* THE PROBLEM *
Please output exactly the lines of the material from the first through the line containing "LOWER_ARM_HANDLES = (0.0730, 0.0700)", and nothing more.

* GIVEN INFORMATION *
— Begin —

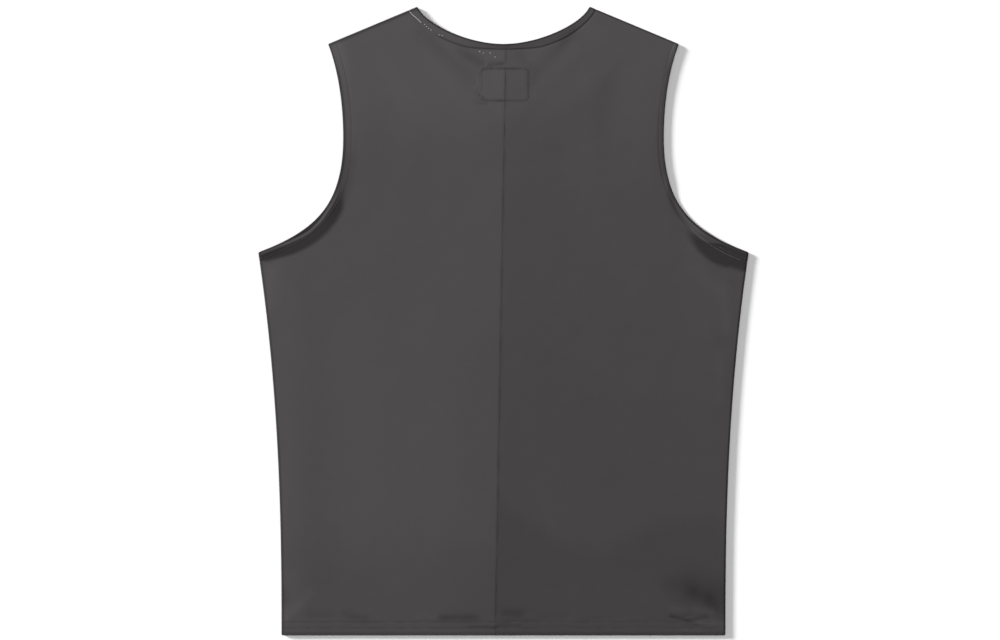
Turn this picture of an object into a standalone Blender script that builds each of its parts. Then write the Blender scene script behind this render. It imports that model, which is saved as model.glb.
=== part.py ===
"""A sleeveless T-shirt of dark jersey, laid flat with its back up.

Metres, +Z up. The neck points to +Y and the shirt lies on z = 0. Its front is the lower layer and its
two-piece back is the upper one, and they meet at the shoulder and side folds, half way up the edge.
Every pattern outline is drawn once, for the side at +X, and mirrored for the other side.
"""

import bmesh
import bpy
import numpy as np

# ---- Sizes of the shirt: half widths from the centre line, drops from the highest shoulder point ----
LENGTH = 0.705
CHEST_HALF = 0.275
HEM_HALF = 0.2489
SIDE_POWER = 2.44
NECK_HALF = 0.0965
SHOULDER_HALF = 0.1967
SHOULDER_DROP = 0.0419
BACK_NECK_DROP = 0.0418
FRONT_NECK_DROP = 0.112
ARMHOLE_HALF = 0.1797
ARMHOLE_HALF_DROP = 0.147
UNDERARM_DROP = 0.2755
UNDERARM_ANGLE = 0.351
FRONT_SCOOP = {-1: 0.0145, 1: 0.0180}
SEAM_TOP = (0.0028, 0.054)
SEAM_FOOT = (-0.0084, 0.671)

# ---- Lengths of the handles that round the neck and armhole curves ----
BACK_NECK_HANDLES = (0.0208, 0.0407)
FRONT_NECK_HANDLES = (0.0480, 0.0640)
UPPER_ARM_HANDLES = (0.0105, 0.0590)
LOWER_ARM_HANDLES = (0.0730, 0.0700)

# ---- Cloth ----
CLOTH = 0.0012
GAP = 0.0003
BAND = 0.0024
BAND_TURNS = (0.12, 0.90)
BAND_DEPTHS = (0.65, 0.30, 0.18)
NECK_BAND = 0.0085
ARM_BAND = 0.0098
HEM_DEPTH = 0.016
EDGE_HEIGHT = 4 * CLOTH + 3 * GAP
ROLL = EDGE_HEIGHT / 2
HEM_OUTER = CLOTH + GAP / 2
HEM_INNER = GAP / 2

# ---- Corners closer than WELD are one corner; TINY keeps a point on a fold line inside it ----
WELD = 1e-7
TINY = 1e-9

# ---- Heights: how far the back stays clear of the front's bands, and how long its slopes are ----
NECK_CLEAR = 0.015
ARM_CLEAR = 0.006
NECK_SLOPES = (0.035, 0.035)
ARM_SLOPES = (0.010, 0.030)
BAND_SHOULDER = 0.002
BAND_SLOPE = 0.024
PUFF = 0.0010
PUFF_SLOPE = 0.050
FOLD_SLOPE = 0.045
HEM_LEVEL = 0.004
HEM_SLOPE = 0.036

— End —

* RESPONSE *
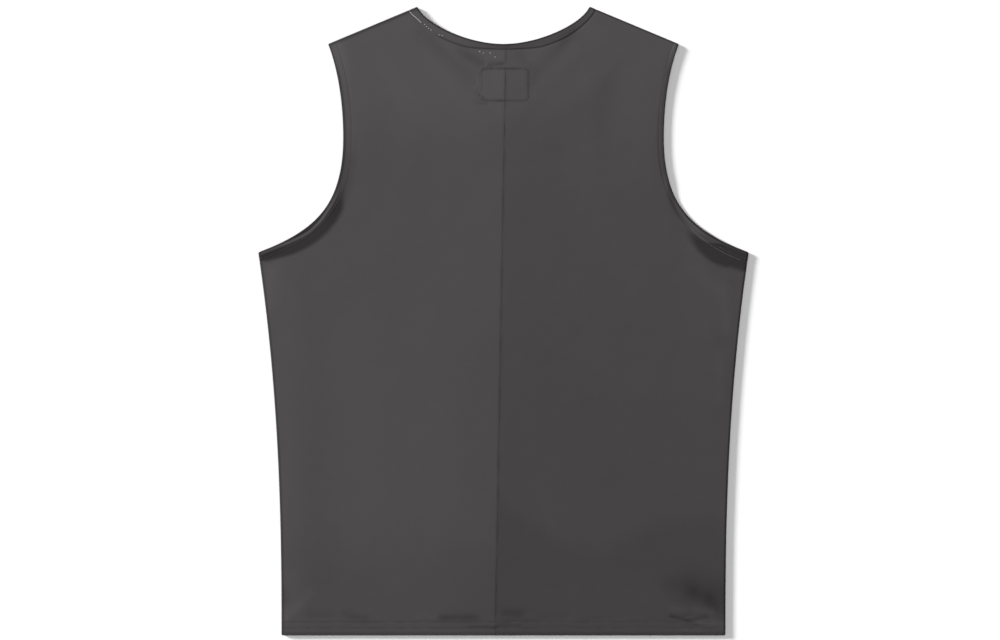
Turn this picture of an object into a standalone Blender script that builds each of its parts. Then write the Blender scene script behind this render. It imports that model, which is saved as model.glb.
=== part.py ===
"""A sleeveless T-shirt of dark jersey, laid flat with its back up.

Metres, +Z up. The neck points to +Y and the shirt lies on z = 0. Its front is the lower layer and its
two-piece back is the upper one, and they meet at the shoulder and side folds, half way up the edge.
Every pattern outline is drawn once, for the side at +X, and mirrored for the other side.
"""

import bmesh
import bpy
import numpy as np

# ---- Sizes of the shirt: half widths from the centre line, drops from the highest shoulder point ----
LENGTH = 0.705
CHEST_HALF = 0.275
HEM_HALF = 0.2489
SIDE_POWER = 2.44
NECK_HALF = 0.0965
SHOULDER_HALF = 0.1967
SHOULDER_DROP = 0.0419
BACK_NECK_DROP = 0.0418
FRONT_NECK_DROP = 0.112
ARMHOLE_HALF = 0.1797
ARMHOLE_HALF_DROP = 0.147
UNDERARM_DROP = 0.2755
UNDERARM_ANGLE = 0.351
FRONT_SCOOP = {-1: 0.0145, 1: 0.0180}
SEAM_TOP = (0.0028, 0.054)
SEAM_FOOT = (-0.0084, 0.671)

# ---- Lengths of the handles that round the neck and armhole curves ----
BACK_NECK_HANDLES = (0.0208, 0.0407)
FRONT_NECK_HANDLES = (0.0480, 0.0640)
UPPER_ARM_HANDLES = (0.0105, 0.0590)
LOWER_ARM_HANDLES = (0.0730, 0.0700)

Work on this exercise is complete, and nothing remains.